§ **What to work on**: Below are some records; quote exactly the lines from the one that contains "Keep writing the FreeCAD" through the one that contains "context.scene.world = world", inclusive, and no others.
┄┄┄┄┄┄┄┄┄┄
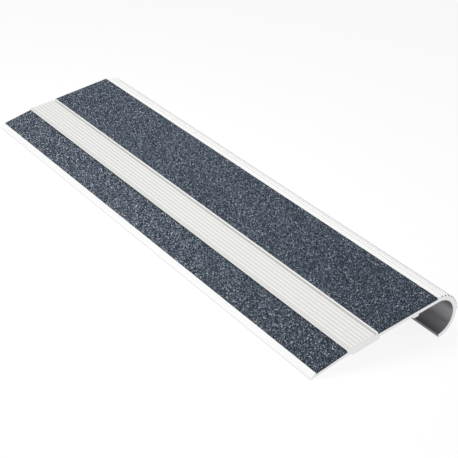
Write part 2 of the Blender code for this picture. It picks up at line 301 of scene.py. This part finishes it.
# Extruded aluminium, etched to satin: near white on the lip and the nose, duller on the ribbed
# band, with faint lines along its length from the die and straight saw marks on both cut ends;
# painted shade darkens every groove, the lip's rear edge, the nose's front, the curl's inside
# and tip, and the grip grooves at the near end, and painted shade and reflection grey the cut ends
def satinAluminium():
    material, tree = newMaterial("satinAluminium")
    look = aluminium

    place = addNode(tree, "ShaderNodeTexCoord").outputs["Object"]
    cutEnd = sawnEnds(tree)
    placing = {
        "Location": (sectionZero.x, 0.0, sectionZero.y),
        "Rotation": (0.0, -sectionTilt, 0.0),
        "Scale": (mm, mm, mm),
    }
    # from here on X is mm across the section, Y mm along the stock and Z mm up the section
    inSection = {"Vector": place, **placing}
    section = addNode(tree, "ShaderNodeMapping", inSection, vector_type="TEXTURE")
    at = addNode(tree, "ShaderNodeSeparateXYZ", [section]).outputs

    # the lip, and its thin rear edge, which carries a painted shade line
    lip = addNode(tree, "ShaderNodeMath", [at["X"], look["lipReach"]], operation="LESS_THAN")
    edge = [at["X"], look["lipEdgeReach"]]
    lipEdge = addNode(tree, "ShaderNodeMath", edge, operation="LESS_THAN")

    # the ribbed band and its rear rim, and how deep a point lies in the band's grooves
    above = addNode(tree, "ShaderNodeMath", [at["Z"], 0.0], operation="GREATER_THAN")
    reaches = []
    for rear, front in (look["bandReach"], look["rimReach"]):
        span = [at["X"], (front + rear) / 2, (front - rear) / 2]
        within = addNode(tree, "ShaderNodeMath", span, operation="COMPARE")
        reaches.append(addNode(tree, "ShaderNodeMath", [within, above], operation="MULTIPLY"))
    band, rim = reaches
    # painted shade in the band's grooves, darker the deeper a point lies
    top, bottom = look["bandTop"], look["bandTop"] - look["bandDepth"]
    deep = addNode(tree, "ShaderNodeMapRange", [at["Z"], top, bottom])
    groove = addNode(tree, "ShaderNodeMath", [deep, band], operation="MULTIPLY")

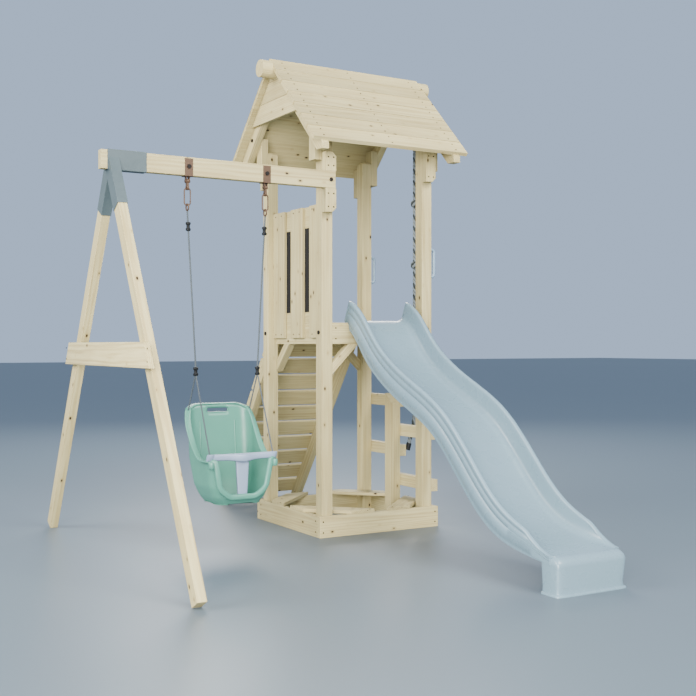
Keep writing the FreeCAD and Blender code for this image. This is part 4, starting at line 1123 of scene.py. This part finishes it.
# ------------------------------------------------------------------------- stage
class PLAYTOWER_OT_stage(bpy.types.Operator):
    """Set the floor, the soft light and the camera."""
    bl_idname = "playtower.stage"
    bl_label = "Stage"

    def execute(self, context):
        stage = context.scene.playtower_stage
        bm = bmesh.new()
        bmesh.ops.create_grid(bm, x_segments=2, y_segments=2, size=60)
        ground = Finish("pale_floor", 0.42, gloss=0.3)
        cloud = ground.noise(ground.place(), 0.3, 1.0)
        ground.join(ground.shader.inputs["Base Color"],
                    ground.mix(cloud, full(stage.floor), full(stage.floor, 1.04)))
        floor = new_piece("studio_floor", bm, [ground.material])

        world = bpy.data.worlds.new("soft_studio")
        world.use_nodes = True
        around = world.node_tree.nodes["Background"].inputs
        around["Color"].default_value = full(stage.sky)
        around["Strength"].default_value = 0.90
        context.scene.world = world

        for name, spot, aim, size, power in (
            ("key_light", (1.0, -6.5, 6.5), (0.2, 0.0, 1.0), 4.0, 1250),
            ("front_light", (-4.5, -6.5, 2.2), (0.0, 0.0, 1.0), 4.0, 1500),
            ("side_light", (-6.5, 1.0, 4.5), (0.0, 0.0, 1.2), 4.0, 900),
            ("back_light", (3.0, 6.0, 5.0), (0.2, 0.2, 1.4), 4.0, 620),
        ):
            light = bpy.data.lights.new(name, "AREA")
            light.size = size
            light.energy = power
            light.color = (1.0, 0.965, 0.90)
            lamp = bpy.data.objects.new(name, light)
            lamp.location = spot
            lamp.rotation_euler = (Vector(aim) - Vector(spot)).to_track_quat("-Z", "Y").to_euler()
            context.scene.collection.objects.link(lamp)

        eye = bpy.data.cameras.new("camera")
        eye.lens = stage.lens
        eye.sensor_width = 36
        eye.clip_end = 200
        camera = bpy.data.objects.new("camera", eye)
        camera.location = (-2.697, -5.063, 1.075)
        camera.rotation_euler = (math.radians(89.83), 0, math.radians(-30.5))
        context.scene.collection.objects.link(camera)
        context.scene.camera = camera
        return {"FINISHED"}


# ------------------------------------------------------------------------ add-on
STEPS = ("timber", "roof", "screws", "slide", "seat", "bar", "ropes", "climbing_rope", "fittings",
         "stage")
GROUPS = {
    "playtower_timber": PlayTowerTimber, "playtower_slide": PlayTowerSlide,
    "playtower_swing": PlayTowerSwing, "playtower_rope": PlayTowerRope,
    "playtower_stage": PlayTowerStage,
}


class PLAYTOWER_PT_panel(bpy.types.Panel):
    """Lists the steps that build the play tower."""
    bl_idname = "PLAYTOWER_PT_panel"
    bl_label = "Play Tower"
    bl_space_type = "VIEW_3D"
    bl_region_type = "UI"
    bl_category = "Play Tower"

    def draw(self, context):
        for name, group in GROUPS.items():
            box = self.layout.box()
            for setting in group.__annotations__:
                box.prop(getattr(context.scene, name), setting)
        for step in STEPS:
            self.layout.operator(f"playtower.{step}")


CLASSES = (
    *GROUPS.values(), PLAYTOWER_OT_timber, PLAYTOWER_OT_roof, PLAYTOWER_OT_screws,
    PLAYTOWER_OT_slide, PLAYTOWER_OT_seat, PLAYTOWER_OT_bar, PLAYTOWER_OT_ropes,
    PLAYTOWER_OT_climbing_rope, PLAYTOWER_OT_fittings, PLAYTOWER_OT_stage, PLAYTOWER_PT_panel,
)


def register():
    for item in CLASSES:
        bpy.utils.register_class(item)
    for name, group in GROUPS.items():
        setattr(bpy.types.Scene, name, PointerProperty(type=group))


def unregister():
    for name in GROUPS:
        delattr(bpy.types.Scene, name)
    for item in reversed(CLASSES):
        bpy.utils.unregister_class(item)


def main():
    """Build every piece in order."""
    register()
    for step in STEPS:
        getattr(bpy.ops.playtower, step)()


if __name__ == "__main__":
    main()
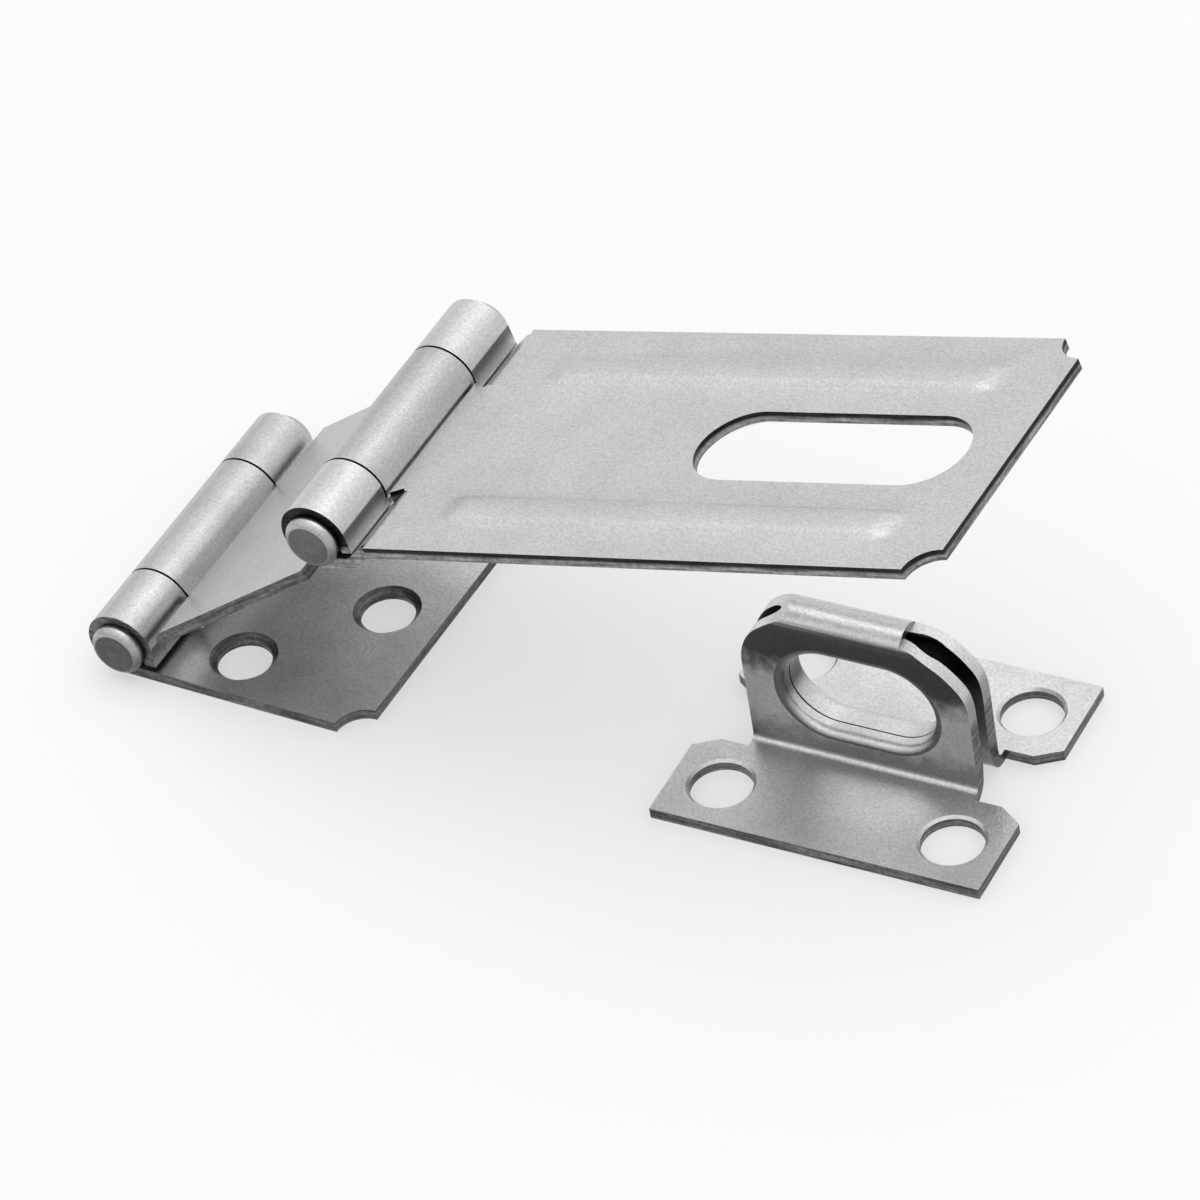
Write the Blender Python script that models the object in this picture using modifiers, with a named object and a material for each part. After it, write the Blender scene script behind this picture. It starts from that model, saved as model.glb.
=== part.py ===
"""Safety hasp with a double hinge, and its staple, in metres with +Z up.

Everything stands on one flat surface at z = 0. The fixed leaf lies on it, the link stands up from the lower
hinge, the slotted hasp leaf hangs on the upper hinge, and the staple stands loose under the raised leaf. The
origin is on the underside of the fixed leaf, halfway across it. X runs from the hinges towards the staple.
Each leaf is one sheet: a path seen from the side, drawn out across the width, thickened and then cut.
"""

import math

import bmesh
import bpy
from mathutils import Matrix

for leftover in list(bpy.data.objects):
    bpy.data.objects.remove(leftover, do_unlink=True)

MM = 0.001

# Sheet, pins and knuckles, shared by every leaf.
SHEET = 1.65 * MM
PIN_RADIUS = 3.3 * MM
PIN_CLEARANCE = 0.1 * MM
BARREL_LENGTH = 44.45 * MM
END_KNUCKLE = 10.1 * MM
KNUCKLE_SEAM = 0.35 * MM
CURL_SEGMENTS = 24
CURL_END_GAP = 0.2 * MM
RAMP_ANGLE = math.radians(34.5)
CORNER_NOTCH_RADIUS = 4.0 * MM
KNUCKLE_RELIEF = 1.8 * MM
BORE_RADIUS = PIN_RADIUS + PIN_CLEARANCE
MID_RADIUS = BORE_RADIUS + SHEET / 2
BARREL_RADIUS = BORE_RADIUS + SHEET
HALF_BARREL = BARREL_LENGTH / 2
MIDDLE_KNUCKLE_HALF = HALF_BARREL - END_KNUCKLE - KNUCKLE_SEAM
CUT_MARGIN = 3.0 * MM

# Pin heads stand off the knuckle ends and are domed to a flat end.
HEAD_GAP = 0.3 * MM
HEAD_RADIUS = 3.85 * MM
HEAD_FLAT_RADIUS = 3.15 * MM
HEAD_COLLAR = 0.75 * MM
HEAD_STANDOUT = 1.8 * MM
PIN_STEPS = 32

# Fixed leaf, with its lower pin behind the origin.
FIXED_REACH = 37.2 * MM
FIXED_CURL_GAP = 0.9 * MM
PIN_BEHIND_ORIGIN = 16.0 * MM
LINK_CLEARANCE = 2.55 * MM
SCREW_RADIUS = 3.8 * MM
COUNTERSINK_RADIUS = 4.75 * MM
COUNTERSINK_DEPTH = 0.95 * MM
FIXED_HOLE_EDGE = 7.15 * MM
FIXED_HOLE_OUTER = 8.6 * MM
FIXED_HOLE_PITCH = 13.95 * MM

# Link between the two hinges. Its plate is joggled up from the lower knuckle.
LINK_ANGLE = math.radians(36.9)
LINK_LENGTH = 47.7 * MM
LINK_RISE = 2.8 * MM
LINK_RAMP_START = 4.05 * MM

# Hasp leaf, a little wider than the barrels, with a slot and two stamped ribs.
HASP_ANGLE = math.radians(15.0)
HASP_REACH = 96.2 * MM
HASP_OVERHANG = 0.9 * MM
HASP_RISE = 2.7 * MM
HASP_RAMP_START = 4.1 * MM
TONGUE_GAP = 0.8 * MM
TONGUE_SLIT = 0.8 * MM
SLOT_LENGTH = 41.1 * MM
SLOT_WIDTH = 14.0 * MM
SLOT_TO_END = 6.6 * MM
RIB_CENTRE = 14.75 * MM
RIB_WIDTH = 5.8 * MM
RIB_HEIGHT = 0.8 * MM
RIB_START = 15.7 * MM
RIB_TO_END = 8.2 * MM
RIB_FADE = 3.0 * MM

# Staple, one strip folded into a double wall with two feet.
STAPLE_X = 87.9 * MM
STAPLE_Y = -0.825 * MM
STAPLE_YAW = math.radians(2.15)
FOOT_LENGTH = 47.4 * MM
STAPLE_DEPTH = 40.0 * MM
FOOT_CORNER_LENGTH = 3.4 * MM
FOOT_CORNER_DEPTH = 2.2 * MM
FOOT_INNER_GAP = 1.75 * MM
FOOT_BEND_RADIUS = 1.0 * MM
WALL_LENGTH = 32.6 * MM
WALL_GAP = 3.2 * MM
STAPLE_HEIGHT = 25.1 * MM
CROWN_LENGTH = 16.4 * MM
CROWN_STEP = 0.7 * MM
SHOULDER_ANGLE = math.radians(36.0)
SHOULDER_RADIUS = 3.5 * MM
LOOP_LENGTH = 21.7 * MM
LOOP_HEIGHT = 13.3 * MM
LOOP_CENTRE_Z = 12.5 * MM
COLLAR_WALL = 1.2 * MM
COLLAR_GAP = 0.3 * MM
FOOT_HOLE_RADIUS = 4.3 * MM
FOOT_HOLE_RIM = 4.8 * MM
FOOT_HOLE_CHAMFER = 0.5 * MM
FOOT_HOLE_TO_END = 7.0 * MM
FOOT_HOLE_TO_EDGE = 7.3 * MM

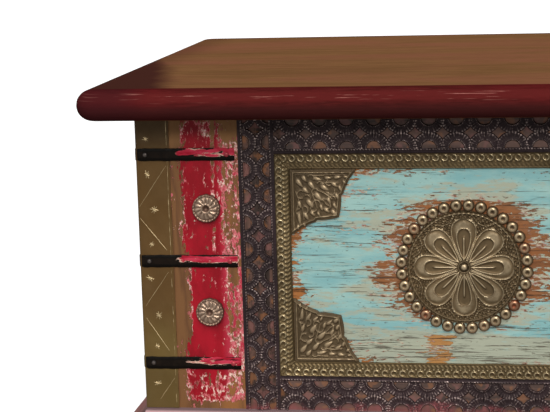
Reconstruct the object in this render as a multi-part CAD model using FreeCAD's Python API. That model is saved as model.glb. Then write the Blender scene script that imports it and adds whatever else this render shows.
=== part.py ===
import FreeCAD, Part
import math
import os

from FreeCAD import Vector

# Painted dowry chest: a framed and panelled wooden trunk on a moulded plinth
# and four turned feet, closed by a bull-nosed lid on three butt hinges.
# Its corners are wrapped in engraved brass sheet, crossed by iron straps, and
# its front and ends carry pierced metal friezes, stamped trim, corner plates
# and round medallions ringed with dome studs.
#
# Millimetres. +X runs along the chest, the front faces -Y, +Z is up.
# The origin is on the floor, under the middle of the chest.

# Layout of one face, from the corner of the chest inwards
stile_width = 98.0
frieze_width = 39.0
front_panel_width = 366.0
side_panel_width = 246.0
panel_height = 223.0
top_frieze_height = 38.0
bottom_frieze_height = 35.0

# Carcass timber
frame_thickness = 22.0
panel_thickness = 16.0
tongue_setback = 4.0
tongue_thickness = 8.0
tongue_length = 8.0
trim_on_frame_share = 0.5
back_board_count = 3
back_board_bevel = 2.0
cleat_size = 18.0
floor_thickness = 16.0
floor_board_count = 4

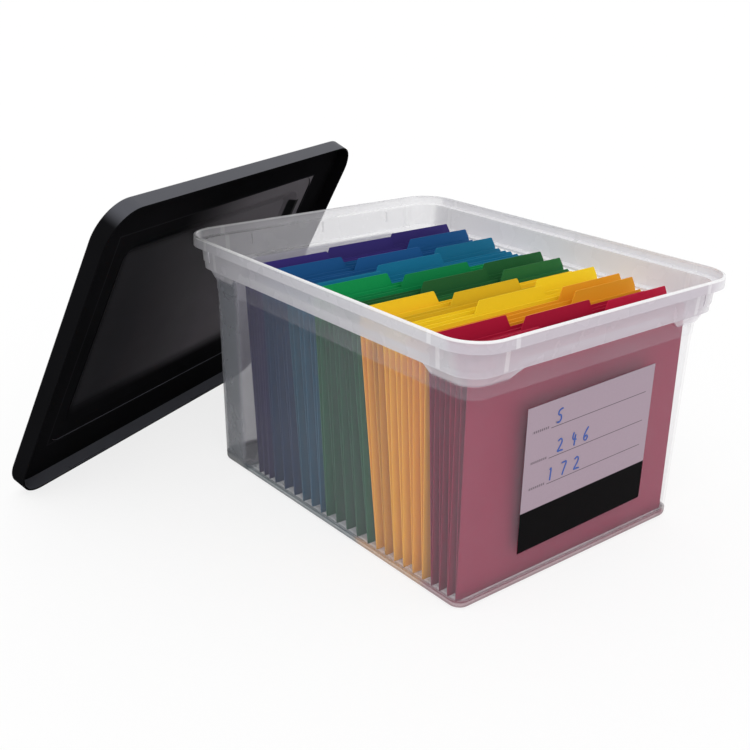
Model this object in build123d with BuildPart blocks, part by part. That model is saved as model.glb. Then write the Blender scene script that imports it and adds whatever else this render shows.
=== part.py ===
from build123d import *
import math
import os
from typing import NamedTuple

# Portable file box: a clear tote with a stepped rim, its snap-on lid taken off and
# leaning on the back rim, rows of tabbed folders and a label on the front end.
# Frame: origin at the centre of the tote's foot on the floor, +X across, +Y towards
# the lid, +Z up. The label end faces -Y. Millimetres.

# --- folders, whose size the tote is made for ---------------------------------
folder_width = 295.0
folder_height = 229.0
tab_height = 12.0
tab_slant = 6.0
tab_count = 3
card = 0.6
leaf_corner = 3.0
tab_round = 2.0
folder_spacing = 0.95

# --- tote, outside -----------------------------------------------------------
rim_length = 454.0
rim_corner = 37.0
rim_round = 1.0
wall = 2.4
floor_thick = 2.5

flange_height = 11.0
band_inset = 9.5
band_draft = 2.0
band_height = 25.0

body_inset_top = 22.5
body_inset_foot = 27.0
body_corner_foot = 13.5
foot_round = 6.0
foot_ring = 9.0
foot_lift = 3.0
foot_pad_radius = 16.0
foot_brace = 4.0
stop_drop = 24.0
stop_step = 0.8
side_room = 3.1
head_room = 19.2
front_room = 6.6
back_room = 67.6

# --- corner bulges under the band -------------------------------------------
bulge_rise = 8.0
bulge_drop = 16.5
end_run_low = 48.0
end_run_high = 90.0
side_run_low = 60.0
side_run_high = 82.0
corner_block = 41.0
corner_block_step = 0.9
rib_pitch = 97.0
rib_width = 1.6
rib_depth = 2.6
rib_drop = 12.0

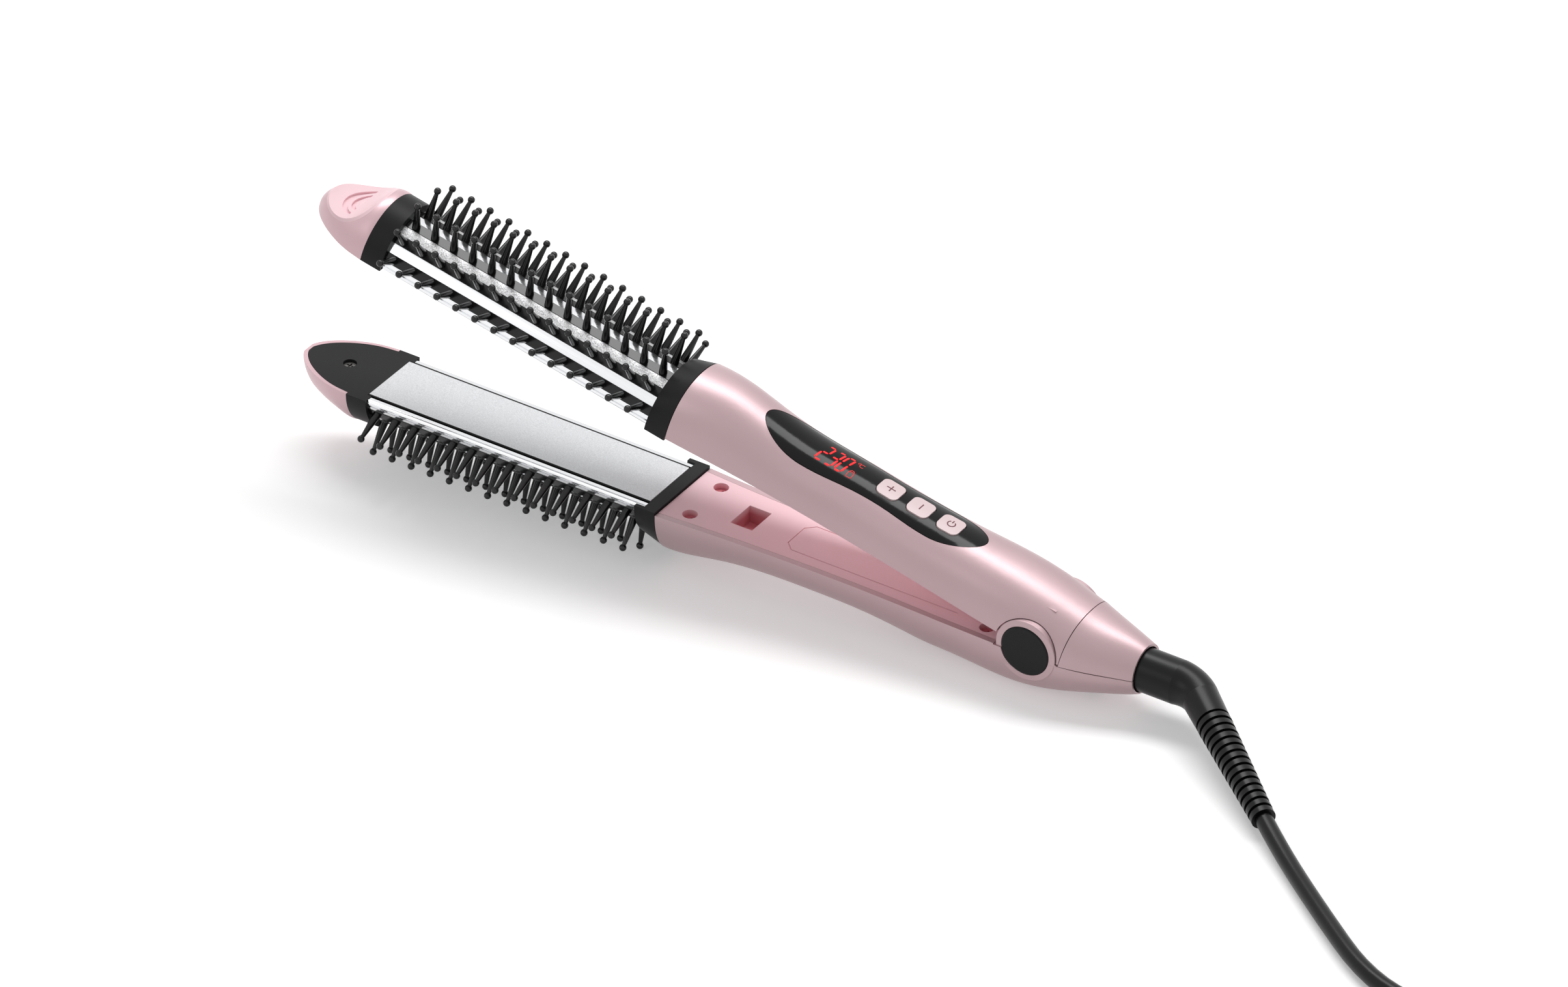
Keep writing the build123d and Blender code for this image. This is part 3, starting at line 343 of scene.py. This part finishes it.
@dataclass(frozen=True)
class BarrelMetal(Finish):
    """Polished aluminium, with two blasted bands between the comb rows."""

    centre: float = -0.98 * MM
    band_from: float = radians(12.9)
    band_to: float = radians(38.8)
    band_rough: tuple[float, float] = (0.3, 0.5)
    band_dark: Color = (0.3, 0.3, 0.305)
    band_light: Color = (0.72, 0.72, 0.73)
    grain: float = 2600.0
    grain_relief: float = 0.00003
    streaks: tuple[float, float, float] = (6.0, 2200.0, 2200.0)

    def dress(self, sheet: NodeSheet, place: Matrix | None) -> None:
        """Roughens the bands, and draws the faint lines of extrusion along the rest."""
        vector, _, y, z = sheet.arm_coordinates(place)
        rise = sheet.math("SUBTRACT", z, self.centre)
        angle = sheet.math("ABSOLUTE", sheet.math("ARCTAN2", y, rise))
        above = sheet.math("GREATER_THAN", angle, self.band_from)
        below = sheet.math("LESS_THAN", angle, self.band_to)
        band = sheet.math("MULTIPLY", above, below)
        grain = sheet.noise(vector, self.grain, 4.0)
        stretch = sheet.node("ShaderNodeMapping")
        stretch.inputs["Scale"].default_value = self.streaks
        sheet.join(vector, stretch.inputs["Vector"])
        drawn = sheet.noise(stretch.outputs["Vector"], 1.0, 3.0)
        rough = sheet.remap(grain, *NOISE_RANGE, *self.band_rough)
        smooth = sheet.remap(drawn, *NOISE_RANGE, self.roughness * 0.7, self.roughness * 1.4)
        mixed = sheet.node("ShaderNodeMix", data_type="FLOAT")
        for index, given in ((0, band), (2, smooth), (3, rough)):
            sheet.feed(mixed.inputs[index], given)
        sheet.join(mixed.outputs[0], sheet.shader.inputs["Roughness"])
        speckle = sheet.blend(sheet.remap(grain, *NOISE_CORE), self.band_dark, self.band_light)
        sheet.join(sheet.blend(band, self.color, speckle), sheet.shader.inputs["Base Color"])
        sheet.bump(sheet.math("MULTIPLY", grain, band), self.grain_relief)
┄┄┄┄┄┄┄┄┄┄
§ **Written solution**:
Keep writing the FreeCAD and Blender code for this image. This is part 4, starting at line 1123 of scene.py. This part finishes it.
# ------------------------------------------------------------------------- stage
class PLAYTOWER_OT_stage(bpy.types.Operator):
    """Set the floor, the soft light and the camera."""
    bl_idname = "playtower.stage"
    bl_label = "Stage"

    def execute(self, context):
        stage = context.scene.playtower_stage
        bm = bmesh.new()
        bmesh.ops.create_grid(bm, x_segments=2, y_segments=2, size=60)
        ground = Finish("pale_floor", 0.42, gloss=0.3)
        cloud = ground.noise(ground.place(), 0.3, 1.0)
        ground.join(ground.shader.inputs["Base Color"],
                    ground.mix(cloud, full(stage.floor), full(stage.floor, 1.04)))
        floor = new_piece("studio_floor", bm, [ground.material])

        world = bpy.data.worlds.new("soft_studio")
        world.use_nodes = True
        around = world.node_tree.nodes["Background"].inputs
        around["Color"].default_value = full(stage.sky)
        around["Strength"].default_value = 0.90
        context.scene.world = world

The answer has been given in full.